Written exercise:
Copy each line of the listing below exactly.

───── Dataset content ─────

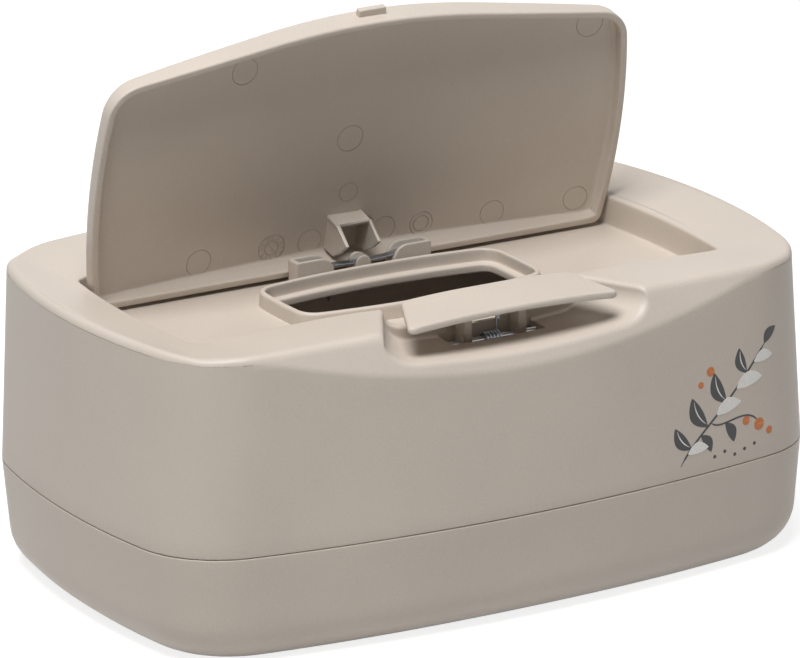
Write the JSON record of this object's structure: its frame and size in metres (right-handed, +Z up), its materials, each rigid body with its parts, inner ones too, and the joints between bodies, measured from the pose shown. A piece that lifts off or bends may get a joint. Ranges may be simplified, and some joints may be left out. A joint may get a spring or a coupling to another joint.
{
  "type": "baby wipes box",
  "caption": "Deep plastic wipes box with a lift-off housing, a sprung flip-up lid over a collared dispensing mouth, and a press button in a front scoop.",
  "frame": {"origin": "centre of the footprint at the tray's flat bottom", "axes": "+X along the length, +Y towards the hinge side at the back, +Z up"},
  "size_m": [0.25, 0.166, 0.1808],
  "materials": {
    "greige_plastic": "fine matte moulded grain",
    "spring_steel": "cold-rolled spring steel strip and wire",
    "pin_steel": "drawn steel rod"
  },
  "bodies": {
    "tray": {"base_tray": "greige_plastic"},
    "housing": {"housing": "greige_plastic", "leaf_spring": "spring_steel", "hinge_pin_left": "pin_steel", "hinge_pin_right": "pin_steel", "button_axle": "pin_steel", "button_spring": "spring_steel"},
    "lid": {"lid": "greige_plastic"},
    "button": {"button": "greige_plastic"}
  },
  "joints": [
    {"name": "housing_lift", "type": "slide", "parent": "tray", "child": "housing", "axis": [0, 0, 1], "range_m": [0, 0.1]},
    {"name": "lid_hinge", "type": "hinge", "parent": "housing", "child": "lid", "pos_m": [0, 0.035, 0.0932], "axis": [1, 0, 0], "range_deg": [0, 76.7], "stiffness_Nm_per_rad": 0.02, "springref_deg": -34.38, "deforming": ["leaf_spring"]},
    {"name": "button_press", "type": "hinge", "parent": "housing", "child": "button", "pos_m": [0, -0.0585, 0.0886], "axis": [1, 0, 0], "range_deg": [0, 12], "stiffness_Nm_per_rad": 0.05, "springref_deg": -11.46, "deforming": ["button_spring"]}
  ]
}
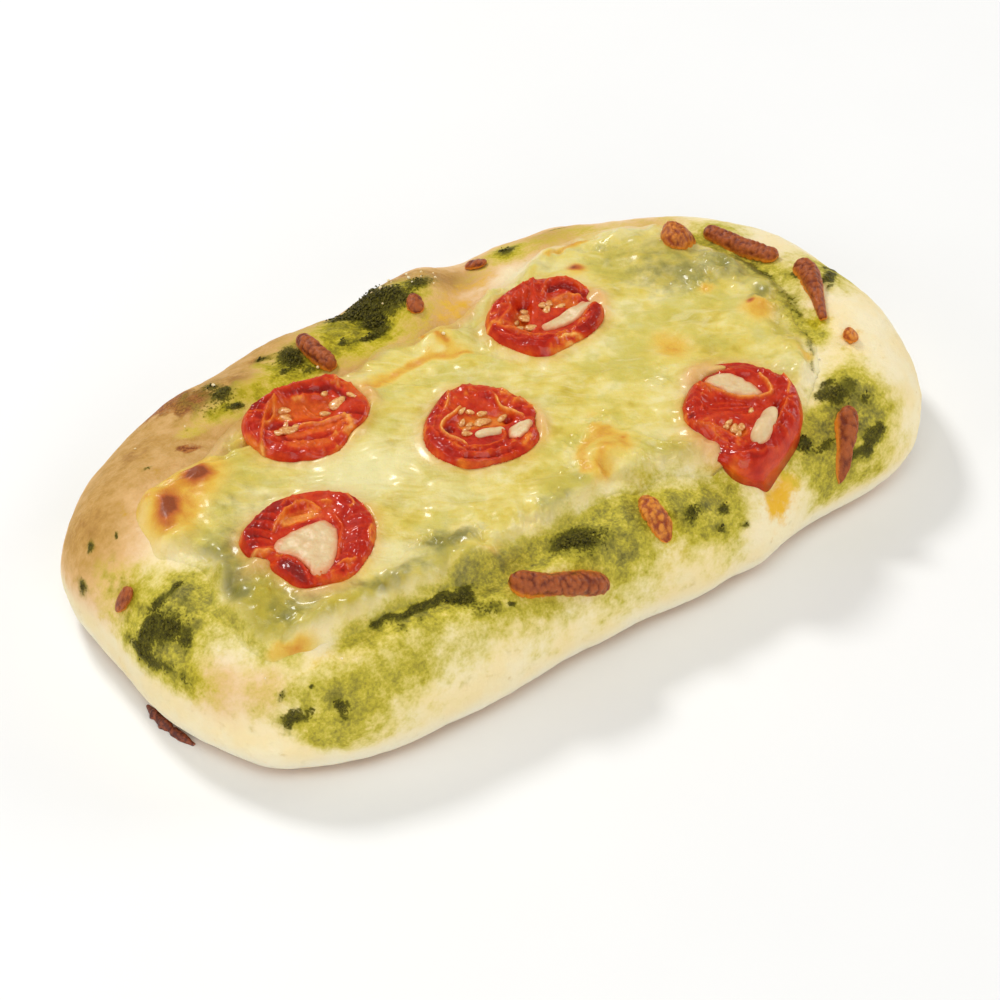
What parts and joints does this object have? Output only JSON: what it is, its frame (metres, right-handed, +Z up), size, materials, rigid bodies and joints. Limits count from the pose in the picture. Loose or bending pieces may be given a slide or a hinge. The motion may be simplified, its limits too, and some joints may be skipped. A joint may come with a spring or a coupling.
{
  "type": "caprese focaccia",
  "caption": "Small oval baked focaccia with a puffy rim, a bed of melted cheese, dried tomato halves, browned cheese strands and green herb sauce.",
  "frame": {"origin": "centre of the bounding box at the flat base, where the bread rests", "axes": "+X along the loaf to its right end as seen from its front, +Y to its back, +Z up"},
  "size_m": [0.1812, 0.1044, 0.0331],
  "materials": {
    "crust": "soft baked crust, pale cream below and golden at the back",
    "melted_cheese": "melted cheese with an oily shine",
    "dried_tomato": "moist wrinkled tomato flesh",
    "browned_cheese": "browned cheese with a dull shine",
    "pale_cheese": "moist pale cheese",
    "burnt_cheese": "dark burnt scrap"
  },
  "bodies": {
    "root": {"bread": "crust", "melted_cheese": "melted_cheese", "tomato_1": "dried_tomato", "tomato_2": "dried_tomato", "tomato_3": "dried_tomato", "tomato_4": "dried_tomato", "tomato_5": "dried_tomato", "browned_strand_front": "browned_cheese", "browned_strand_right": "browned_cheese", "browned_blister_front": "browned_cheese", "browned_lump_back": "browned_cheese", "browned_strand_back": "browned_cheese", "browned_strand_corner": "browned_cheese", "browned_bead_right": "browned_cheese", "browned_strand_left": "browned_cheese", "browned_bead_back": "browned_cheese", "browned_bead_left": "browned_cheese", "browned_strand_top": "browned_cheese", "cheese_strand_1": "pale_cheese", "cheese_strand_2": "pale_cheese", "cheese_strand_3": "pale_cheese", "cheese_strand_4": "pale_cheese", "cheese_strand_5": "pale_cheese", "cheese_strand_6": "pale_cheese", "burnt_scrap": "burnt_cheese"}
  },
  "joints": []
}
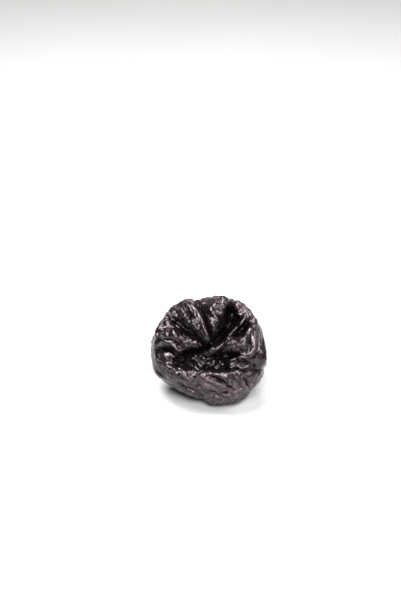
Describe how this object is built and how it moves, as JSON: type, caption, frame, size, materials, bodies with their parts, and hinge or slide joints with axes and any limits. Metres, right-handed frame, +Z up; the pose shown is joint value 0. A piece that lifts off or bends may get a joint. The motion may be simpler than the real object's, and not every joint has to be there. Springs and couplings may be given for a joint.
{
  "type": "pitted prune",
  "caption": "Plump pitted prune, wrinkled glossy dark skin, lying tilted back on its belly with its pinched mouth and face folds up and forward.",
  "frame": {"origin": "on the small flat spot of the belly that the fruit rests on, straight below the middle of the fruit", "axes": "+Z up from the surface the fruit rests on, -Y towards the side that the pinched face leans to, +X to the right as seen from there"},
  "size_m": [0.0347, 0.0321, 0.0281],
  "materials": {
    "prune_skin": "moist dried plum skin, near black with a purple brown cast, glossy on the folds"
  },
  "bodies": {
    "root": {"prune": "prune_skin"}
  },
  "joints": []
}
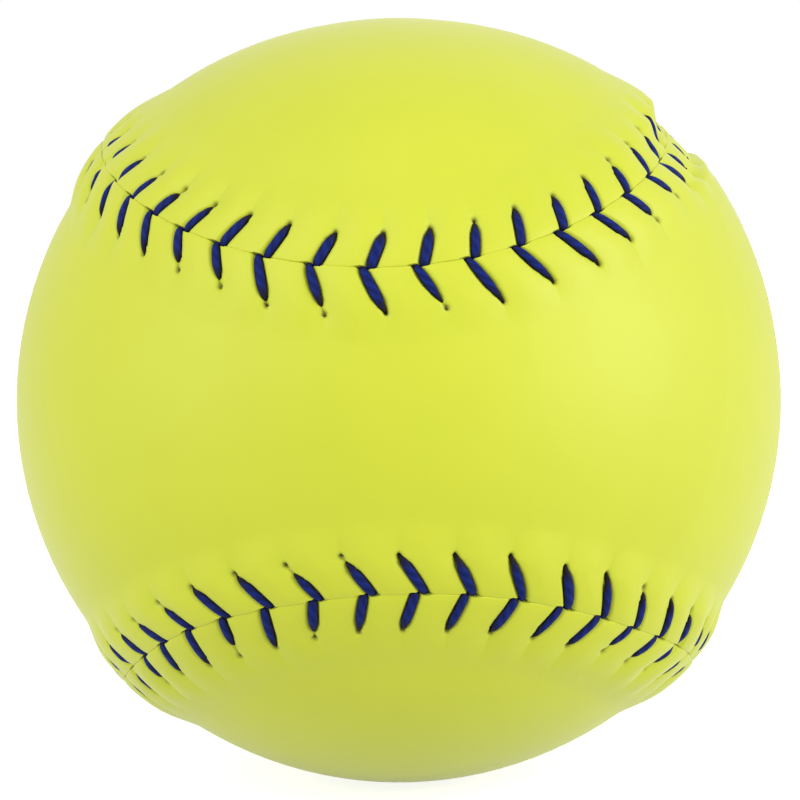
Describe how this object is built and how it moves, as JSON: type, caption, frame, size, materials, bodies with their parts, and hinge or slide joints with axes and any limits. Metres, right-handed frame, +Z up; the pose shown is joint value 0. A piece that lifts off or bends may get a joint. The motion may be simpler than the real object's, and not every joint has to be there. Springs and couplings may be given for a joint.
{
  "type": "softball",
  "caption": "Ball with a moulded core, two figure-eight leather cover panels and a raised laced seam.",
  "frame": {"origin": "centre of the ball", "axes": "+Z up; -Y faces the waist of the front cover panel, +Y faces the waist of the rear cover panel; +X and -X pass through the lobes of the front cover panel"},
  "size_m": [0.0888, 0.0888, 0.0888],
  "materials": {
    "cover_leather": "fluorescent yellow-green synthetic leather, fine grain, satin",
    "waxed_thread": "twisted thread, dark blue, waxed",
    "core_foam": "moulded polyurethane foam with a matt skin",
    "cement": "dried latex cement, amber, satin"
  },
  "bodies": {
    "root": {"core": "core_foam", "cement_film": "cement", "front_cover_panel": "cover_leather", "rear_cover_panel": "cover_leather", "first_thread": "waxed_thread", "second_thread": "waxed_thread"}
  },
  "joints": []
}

─────

Correct output:
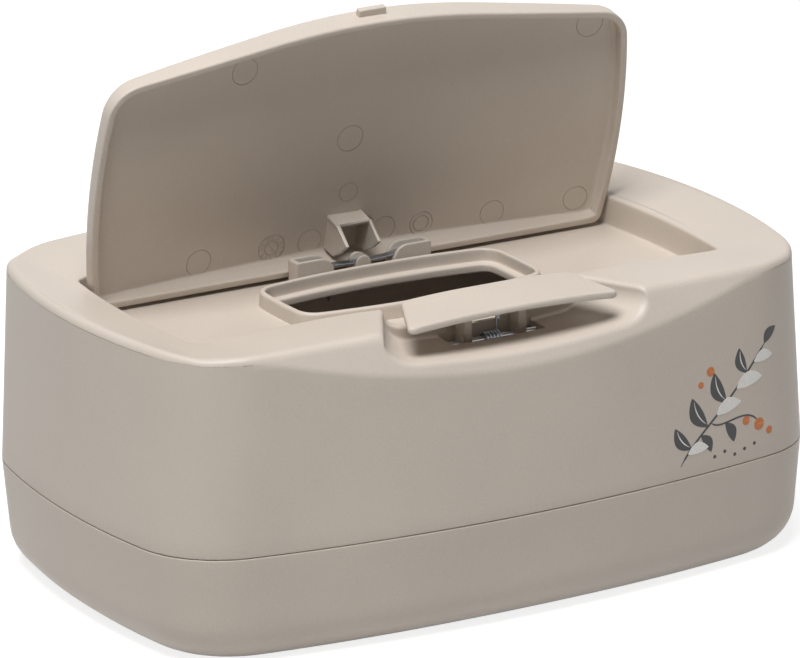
Write the JSON record of this object's structure: its frame and size in metres (right-handed, +Z up), its materials, each rigid body with its parts, inner ones too, and the joints between bodies, measured from the pose shown. A piece that lifts off or bends may get a joint. Ranges may be simplified, and some joints may be left out. A joint may get a spring or a coupling to another joint.
{
  "type": "baby wipes box",
  "caption": "Deep plastic wipes box with a lift-off housing, a sprung flip-up lid over a collared dispensing mouth, and a press button in a front scoop.",
  "frame": {"origin": "centre of the footprint at the tray's flat bottom", "axes": "+X along the length, +Y towards the hinge side at the back, +Z up"},
  "size_m": [0.25, 0.166, 0.1808],
  "materials": {
    "greige_plastic": "fine matte moulded grain",
    "spring_steel": "cold-rolled spring steel strip and wire",
    "pin_steel": "drawn steel rod"
  },
  "bodies": {
    "tray": {"base_tray": "greige_plastic"},
    "housing": {"housing": "greige_plastic", "leaf_spring": "spring_steel", "hinge_pin_left": "pin_steel", "hinge_pin_right": "pin_steel", "button_axle": "pin_steel", "button_spring": "spring_steel"},
    "lid": {"lid": "greige_plastic"},
    "button": {"button": "greige_plastic"}
  },
  "joints": [
    {"name": "housing_lift", "type": "slide", "parent": "tray", "child": "housing", "axis": [0, 0, 1], "range_m": [0, 0.1]},
    {"name": "lid_hinge", "type": "hinge", "parent": "housing", "child": "lid", "pos_m": [0, 0.035, 0.0932], "axis": [1, 0, 0], "range_deg": [0, 76.7], "stiffness_Nm_per_rad": 0.02, "springref_deg": -34.38, "deforming": ["leaf_spring"]},
    {"name": "button_press", "type": "hinge", "parent": "housing", "child": "button", "pos_m": [0, -0.0585, 0.0886], "axis": [1, 0, 0], "range_deg": [0, 12], "stiffness_Nm_per_rad": 0.05, "springref_deg": -11.46, "deforming": ["button_spring"]}
  ]
}
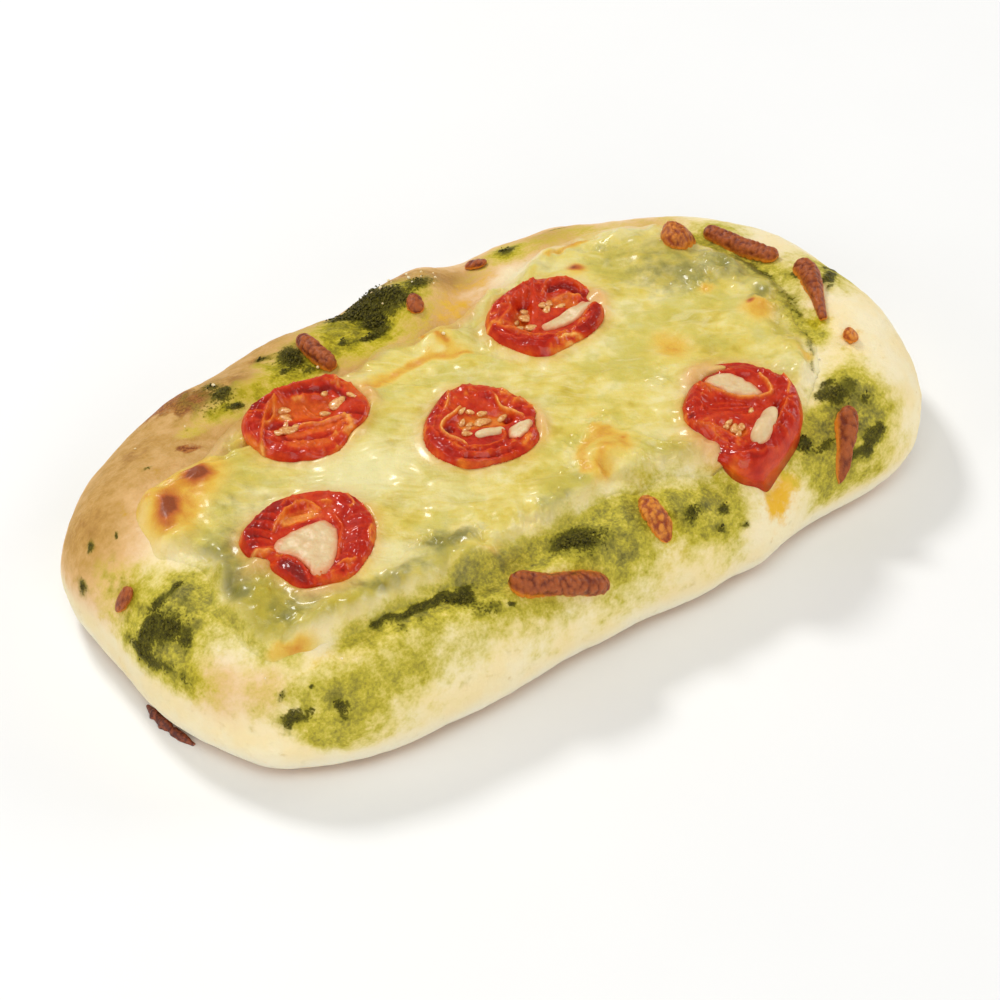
What parts and joints does this object have? Output only JSON: what it is, its frame (metres, right-handed, +Z up), size, materials, rigid bodies and joints. Limits count from the pose in the picture. Loose or bending pieces may be given a slide or a hinge. The motion may be simplified, its limits too, and some joints may be skipped. A joint may come with a spring or a coupling.
{
  "type": "caprese focaccia",
  "caption": "Small oval baked focaccia with a puffy rim, a bed of melted cheese, dried tomato halves, browned cheese strands and green herb sauce.",
  "frame": {"origin": "centre of the bounding box at the flat base, where the bread rests", "axes": "+X along the loaf to its right end as seen from its front, +Y to its back, +Z up"},
  "size_m": [0.1812, 0.1044, 0.0331],
  "materials": {
    "crust": "soft baked crust, pale cream below and golden at the back",
    "melted_cheese": "melted cheese with an oily shine",
    "dried_tomato": "moist wrinkled tomato flesh",
    "browned_cheese": "browned cheese with a dull shine",
    "pale_cheese": "moist pale cheese",
    "burnt_cheese": "dark burnt scrap"
  },
  "bodies": {
    "root": {"bread": "crust", "melted_cheese": "melted_cheese", "tomato_1": "dried_tomato", "tomato_2": "dried_tomato", "tomato_3": "dried_tomato", "tomato_4": "dried_tomato", "tomato_5": "dried_tomato", "browned_strand_front": "browned_cheese", "browned_strand_right": "browned_cheese", "browned_blister_front": "browned_cheese", "browned_lump_back": "browned_cheese", "browned_strand_back": "browned_cheese", "browned_strand_corner": "browned_cheese", "browned_bead_right": "browned_cheese", "browned_strand_left": "browned_cheese", "browned_bead_back": "browned_cheese", "browned_bead_left": "browned_cheese", "browned_strand_top": "browned_cheese", "cheese_strand_1": "pale_cheese", "cheese_strand_2": "pale_cheese", "cheese_strand_3": "pale_cheese", "cheese_strand_4": "pale_cheese", "cheese_strand_5": "pale_cheese", "cheese_strand_6": "pale_cheese", "burnt_scrap": "burnt_cheese"}
  },
  "joints": []
}
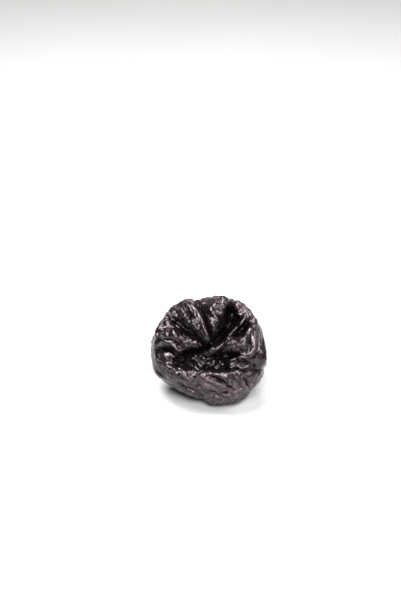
Describe how this object is built and how it moves, as JSON: type, caption, frame, size, materials, bodies with their parts, and hinge or slide joints with axes and any limits. Metres, right-handed frame, +Z up; the pose shown is joint value 0. A piece that lifts off or bends may get a joint. The motion may be simpler than the real object's, and not every joint has to be there. Springs and couplings may be given for a joint.
{
  "type": "pitted prune",
  "caption": "Plump pitted prune, wrinkled glossy dark skin, lying tilted back on its belly with its pinched mouth and face folds up and forward.",
  "frame": {"origin": "on the small flat spot of the belly that the fruit rests on, straight below the middle of the fruit", "axes": "+Z up from the surface the fruit rests on, -Y towards the side that the pinched face leans to, +X to the right as seen from there"},
  "size_m": [0.0347, 0.0321, 0.0281],
  "materials": {
    "prune_skin": "moist dried plum skin, near black with a purple brown cast, glossy on the folds"
  },
  "bodies": {
    "root": {"prune": "prune_skin"}
  },
  "joints": []
}
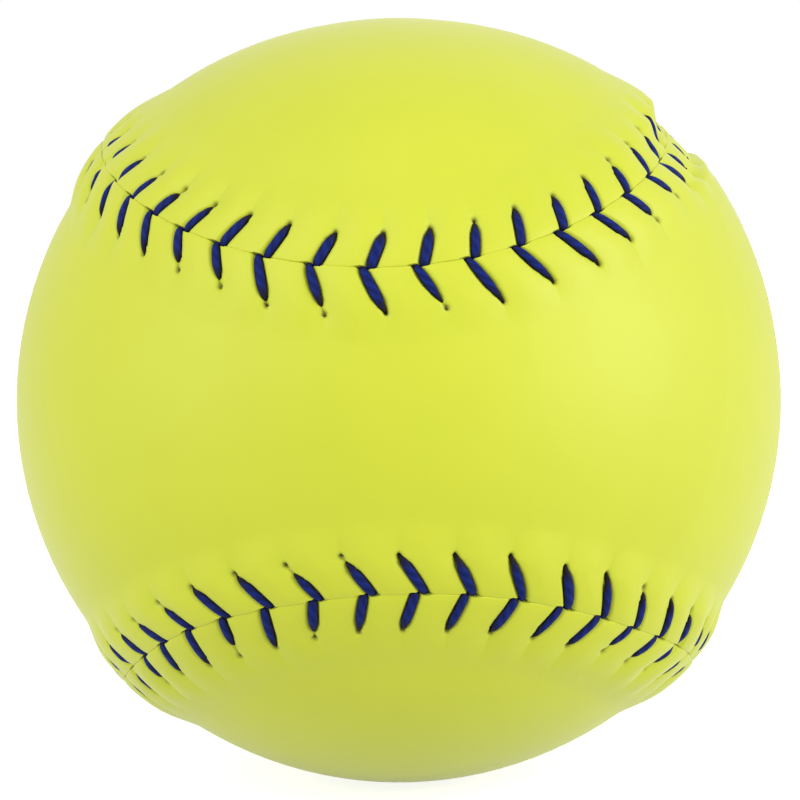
Describe how this object is built and how it moves, as JSON: type, caption, frame, size, materials, bodies with their parts, and hinge or slide joints with axes and any limits. Metres, right-handed frame, +Z up; the pose shown is joint value 0. A piece that lifts off or bends may get a joint. The motion may be simpler than the real object's, and not every joint has to be there. Springs and couplings may be given for a joint.
{
  "type": "softball",
  "caption": "Ball with a moulded core, two figure-eight leather cover panels and a raised laced seam.",
  "frame": {"origin": "centre of the ball", "axes": "+Z up; -Y faces the waist of the front cover panel, +Y faces the waist of the rear cover panel; +X and -X pass through the lobes of the front cover panel"},
  "size_m": [0.0888, 0.0888, 0.0888],
  "materials": {
    "cover_leather": "fluorescent yellow-green synthetic leather, fine grain, satin",
    "waxed_thread": "twisted thread, dark blue, waxed",
    "core_foam": "moulded polyurethane foam with a matt skin",
    "cement": "dried latex cement, amber, satin"
  },
  "bodies": {
    "root": {"core": "core_foam", "cement_film": "cement", "front_cover_panel": "cover_leather", "rear_cover_panel": "cover_leather", "first_thread": "waxed_thread", "second_thread": "waxed_thread"}
  },
  "joints": []
}